SATC dvd boxed sets are onl 20 bucks at target!


----------



## GreekChick (Aug 13, 2007)

Damn, I wish we had a Target in Canada. The box sets here are 230$!!!


----------



## kalest (Aug 13, 2007)

WOW

Just download em all and put em on disc


----------



## nunu (Aug 13, 2007)

i love both aidan n big, bt big n carrie suit each better more than aidan n carrie, i love sara jessica parker!!!


----------



## GreekChick (Aug 13, 2007)

Quote:

   Originally Posted by *kalest* 

 
_WOW

Just download em all and put em on disc_

 
I have been trying for ages, but I can't find them on Limewire. I've also searched Google, but alot of the episodes on download websites have expired.


----------



## MrsRjizzle (Aug 14, 2007)

Oh my gosh! you heard that they finally are gonna put together the movie. Big was the last one to sign on but it is now a work in progress. this is my ultimate favorite show ever. i cry just thinking about it...


----------



## Love Always Ivy (Aug 14, 2007)

Quote:

   Originally Posted by *GreekChick* 

 
_I have been trying for ages, but I can't find them on Limewire. I've also searched Google, but alot of the episodes on download websites have expired._

 

alluc.org


----------



## GreekChick (Aug 14, 2007)

Quote:

   Originally Posted by *oh so swish* 

 
_Oh my gosh! you heard that they finally are gonna put together the movie. Big was the last one to sign on but it is now a work in progress. this is my ultimate favorite show ever. i cry just thinking about it..._

 
I know, I can't wait to see what ideas they're going to throw in. It's great that the feud between Kim Cattral and Sarah Jessica Parker has been resolved. It was a bit surprising, considering they have such great chemistry on screen.


----------



## GreekChick (Aug 14, 2007)

Quote:

   Originally Posted by *Love Always Ivy* 

 
_alluc.org_

 
 Thanks for the link! It's not working for me though, I'm typing "Sex and the City" in the Search box, but I'm not getting results.


----------



## Love Always Ivy (Aug 14, 2007)

Quote:

   Originally Posted by *GreekChick* 

 
_Thanks for the link! It's not working for me though, I'm typing "Sex and the City" in the Search box, but I'm not getting results._

 
http://www12.alluc.org/alluc/tv-show...ory_uid=162  9


----------



## GreekChick (Aug 14, 2007)

It's working! Thank you so much! It's like Christmas allover again


----------



## user79 (Aug 17, 2007)

I downloaded most of the seasons from torrent sites, like mininova.org


----------



## lethaldesign (Aug 17, 2007)

I have all the seasons on DVD &I watch them all the time. Even got the boyfriend into it, although I don't think he's seen the full series yet. Its funny because when we first got together he was like "YOu will NEVER get me to watch that crap!" &now sometimes he goes "Lets throw on Sex & the City!" ahahah. I love it 
	

	
	
		
		

		
		
	


	




Can't wait to see what they are going to do with the movie!

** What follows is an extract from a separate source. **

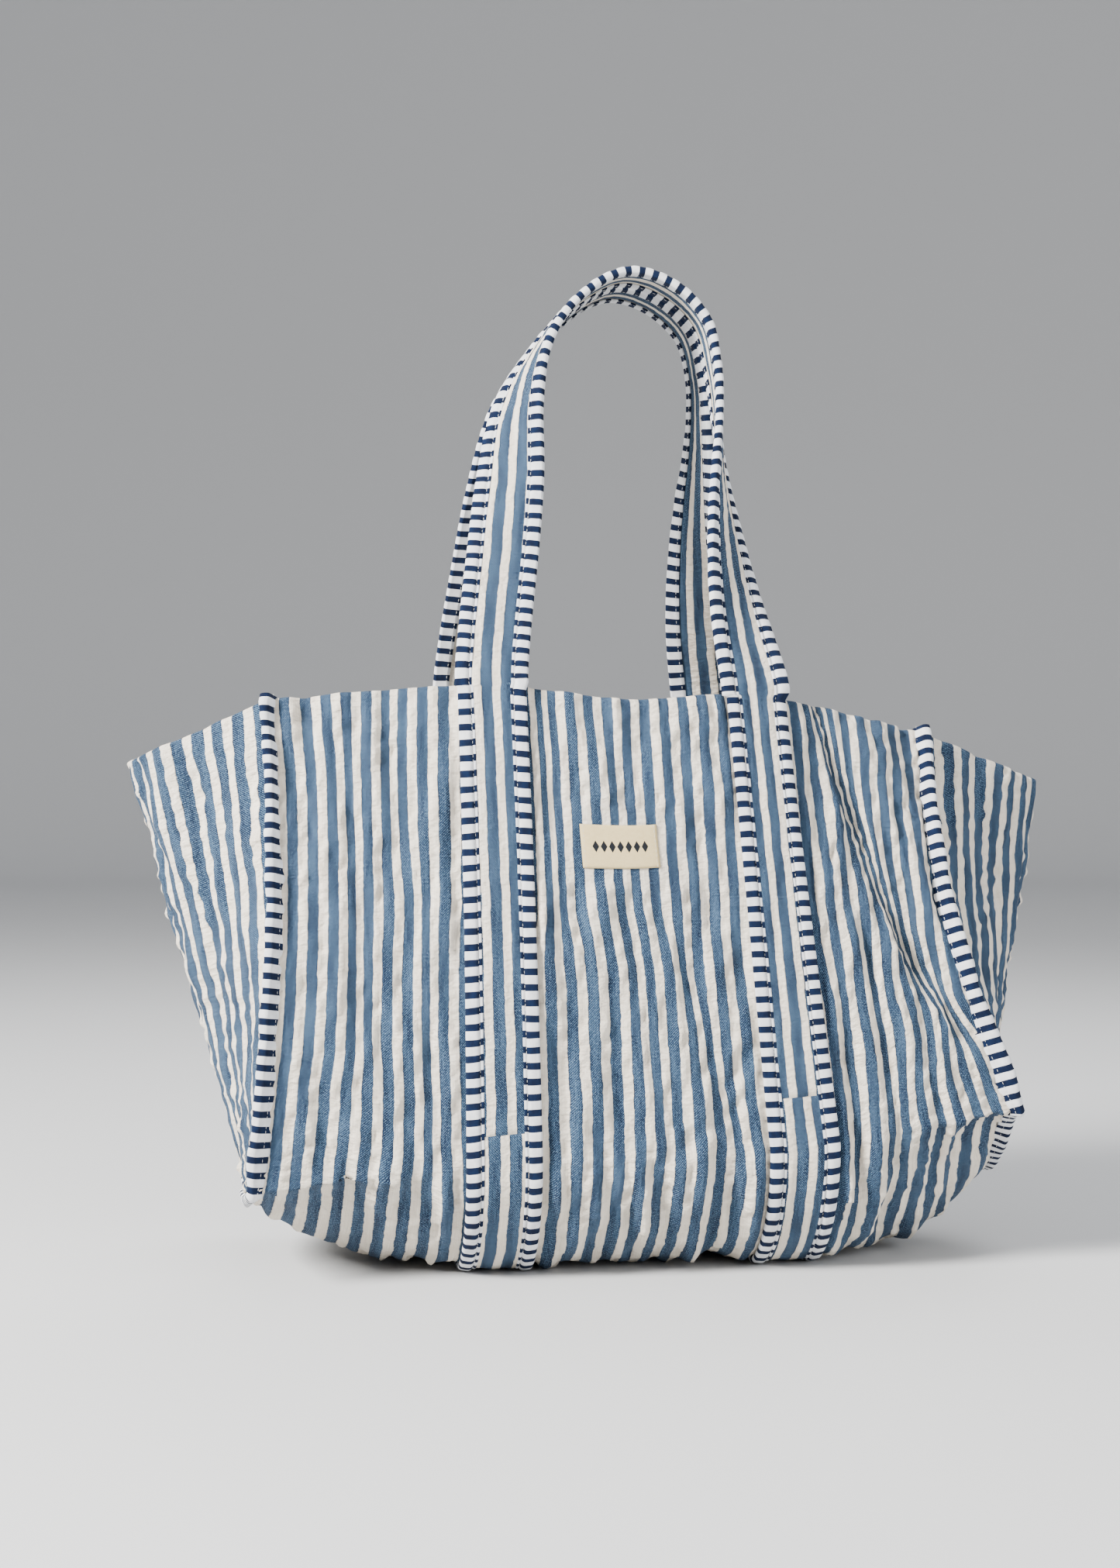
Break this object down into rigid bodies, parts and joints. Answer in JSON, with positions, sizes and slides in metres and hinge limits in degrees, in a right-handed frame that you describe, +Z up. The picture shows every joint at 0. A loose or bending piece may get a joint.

And to be honest, I knew Carrie would end up with Big &I'm glad she did. It just makes sense. And its quite realistic - women always fall hardest for the men who treat them the worst. Why is that?


----------



## GreekChick (Aug 17, 2007)

Quote:

   Originally Posted by *lethaldesign* 

 
_I have all the seasons on DVD &I watch them all the time. Even got the boyfriend into it, although I don't think he's seen the full series yet. Its funny because when we first got together he was like "YOu will NEVER get me to watch that crap!" &now sometimes he goes "Lets throw on Sex & the City!" ahahah. I love it 
	

	
	
		
		

		
		
	


	




Can't wait to see what they are going to do with the movie!

And to be honest, I knew Carrie would end up with Big &I'm glad she did. It just makes sense. And its quite realistic - women always fall hardest for the men who treat them the worst. Why is that?_

 
It has something to do with being unattainable, and that whole mysterious aura that comes with it.


----------



## hawaiian_mele (Aug 18, 2007)

I always loved Aidan but if it wasn't going to be Aidan it needed to be Big. Especially since the options were Big versus the Russian. But Aidan was definitely _the_ guy! He was just too insecure about their relationship and he pushed her when she really needed some time. I love but hate watching those particular episodes - they make me cry _every_ time!


----------



## melliquor (Aug 18, 2007)

I love SATC.  It is one of my all time favourite shows.  I liked Aiden but I knew Carrie would always be with Big.  Aiden was HOT though.  I can't wait for the movie.  It is going to be wicked.


----------



## dollypink (Aug 19, 2007)

i have all of satc on my creative zen at the moment, i watch it when i'm in the gym - keeps my mind off the treadmill!


----------